Tipp have plenty of problems of their own. That said, the number of people prepared to write them off, on the back of what was admittedly a pretty ragged and disjointed display in the league semi-final against Cork, has amazed me.

It seems to have been forgotten that they started that game minus Paul Curran and Donagh Maher, and at least half of their first-choice attack. There was no Bonner Maher or Seamus Callanan. Eoin Kelly only appeared as a second-half sub and Lar, the prodigal son, had yet to return to the fold. Curran's injury also necessitated playing Padraic Maher at full-back, depriving the team of the presence and drive he brings to the half-back line.

Of course there was also the dubious prize of a date with Kilkenny for the league final. Having already received one pasting from the Cats in the league, you'd have to wonder whether the prospect of another crossed their mind given how poor their form was at the time.

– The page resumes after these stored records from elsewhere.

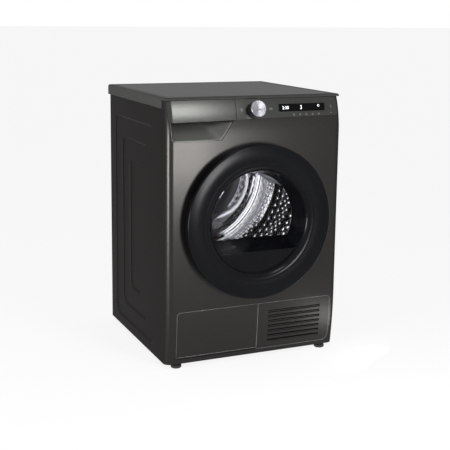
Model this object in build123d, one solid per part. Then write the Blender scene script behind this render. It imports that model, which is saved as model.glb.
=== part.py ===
from build123d import *
import os
from math import cos, radians, sin, sqrt, tan

# Heat-pump tumble dryer, 60 cm class, built as separate pieces in millimetres.
# +X is to the user's right, +Y goes to the rear wall and +Z is up. The origin is on the
# floor under the centre of the machine's bounding box.

# ---- driving dimensions: the whole machine --------------------------------------------
DRUM_RADIUS = 272.0
UNDER_ROOM = 253.0       # floor to the drum's underside, for the base
TOP_ROOM = 53.0          # drum to the top face, for the tank and the cover
SIDE_ROOM = 27.0         # drum to the outside of each side panel
CASE_DEPTH = 565.0       # flat of the front panel to the rear panel
TOP_OVERHANG = 25.0      # top cover behind the rear panel
DOOR_PROUD = 40.0        # door ring in front of the front panel
FOOT_LIFT = 15.0         # underside of the case above the floor
SHEET = 1.0              # pressed steel
WALL = 2.5               # moulded plastic
SPLIT = 0.8              # half of the visible joint between front pieces
RUN = 0.05               # radial clearance of a turning fit
GAP = 0.3                # clearance between bodies that pass each other

DRUM_Z = UNDER_ROOM + DRUM_RADIUS
HEIGHT = DRUM_Z + DRUM_RADIUS + TOP_ROOM
HALF = DRUM_RADIUS + SIDE_ROOM
WIDTH = 2 * HALF
FRONT = -(CASE_DEPTH + TOP_OVERHANG - DOOR_PROUD) / 2
REAR = FRONT + CASE_DEPTH

# ---- front of the case ----------------------------------------------------------------
SEAM = 46.0              # depth at which the front wraps into the side panels
FRONT_CORNER = 22.0      # round of the front's upright corners
COVER_NOSE = 9.0         # thickness of the top cover's front edge
FLAT_LOW = 200.0         # the front is flat between these heights
FLAT_HIGH = HEIGHT - 120.0
KICK_LEAN = 13.0         # the front leans back by this much at its foot
BAND_LEAN = 22.0         # and by this much at its head
FRONT_TOP = HEIGHT - COVER_NOSE
KICK_RADIUS = ((FLAT_LOW - FOOT_LIFT) ** 2 + KICK_LEAN ** 2) / (2 * KICK_LEAN)
BAND_RADIUS = ((FRONT_TOP - FLAT_HIGH) ** 2 + BAND_LEAN ** 2) / (2 * BAND_LEAN)
RIM = 14.0               # how far the front pieces' rims turn back

BAND_HEIGHT = 66.0       # control band at its left end
BAND_RISE = 7.0          # its lower edge climbs by this to the right
BAND_SIDE = 4.0          # margin left of the band at its top
BAND_SLANT = 4.0         # the band's left end runs in by this to the bottom
BAND_END = 12.0          # margin right of the band
BAND_CORNER = 10.0
DRAWER_WIDTH = 225.0     # tank drawer's share of the band
GRIP_HEIGHT = 58.0       # hand recess under the drawer
GRIP_FLOOR = 167.0       # width of its lower edge
GRIP_DEPTH = 36.0
GRIP_SLANT = 42.0        # run of its slanted right side
GRIP_INSET = 12.0        # recess starts this far inside the side
BAND_LOW = FRONT_TOP - BAND_HEIGHT
BAND_LEFT = -HALF + BAND_SIDE
BAND_RIGHT = HALF - BAND_END
DRAWER_RIGHT = BAND_LEFT + DRAWER_WIDTH

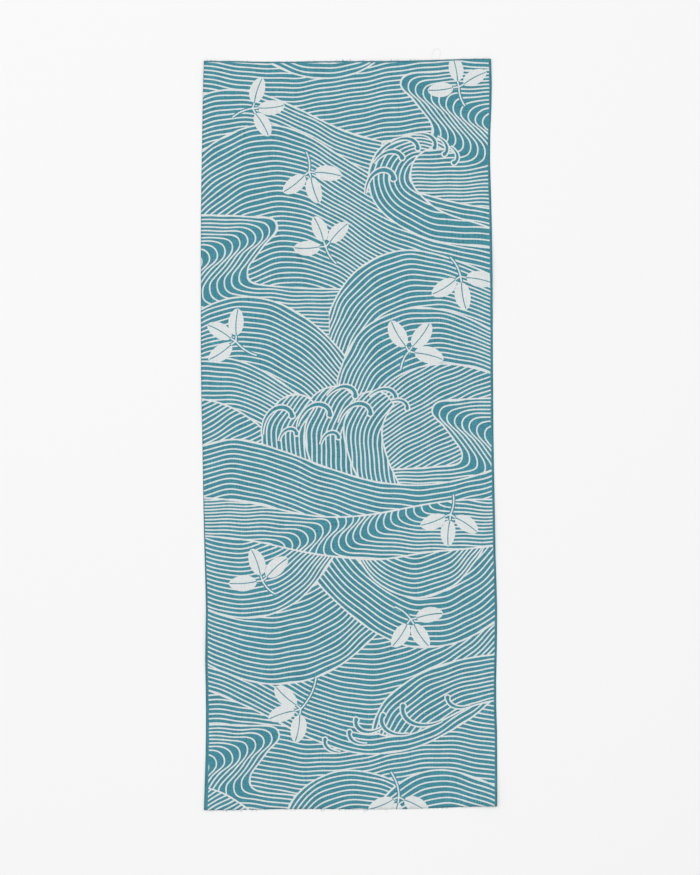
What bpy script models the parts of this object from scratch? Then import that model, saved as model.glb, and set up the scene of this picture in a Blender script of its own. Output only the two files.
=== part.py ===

But that was then and this is now. Were Tipp playing with the confidence of a year ago, today's result would be a no-brainer. But somewhere along the way, this side has lost its mojo. It's as if the belief they had in themselves has somehow been sucked out of the team, and doubts have gradually started to creep back in. Considering how poorly they played in last year's All-Ireland final, the Tipp players shouldn't forget that with five minutes to go in that game they were still only three points down. If they can get themselves right, they are still the second best team in the country, and realistically Kilkenny's main threat.

Tipp will win today. But they will have to work for it. When it comes down to it, Tipp have the better players, more experience and a bench laden with talent. They may have to call on it but I expect them to have a bit to spare.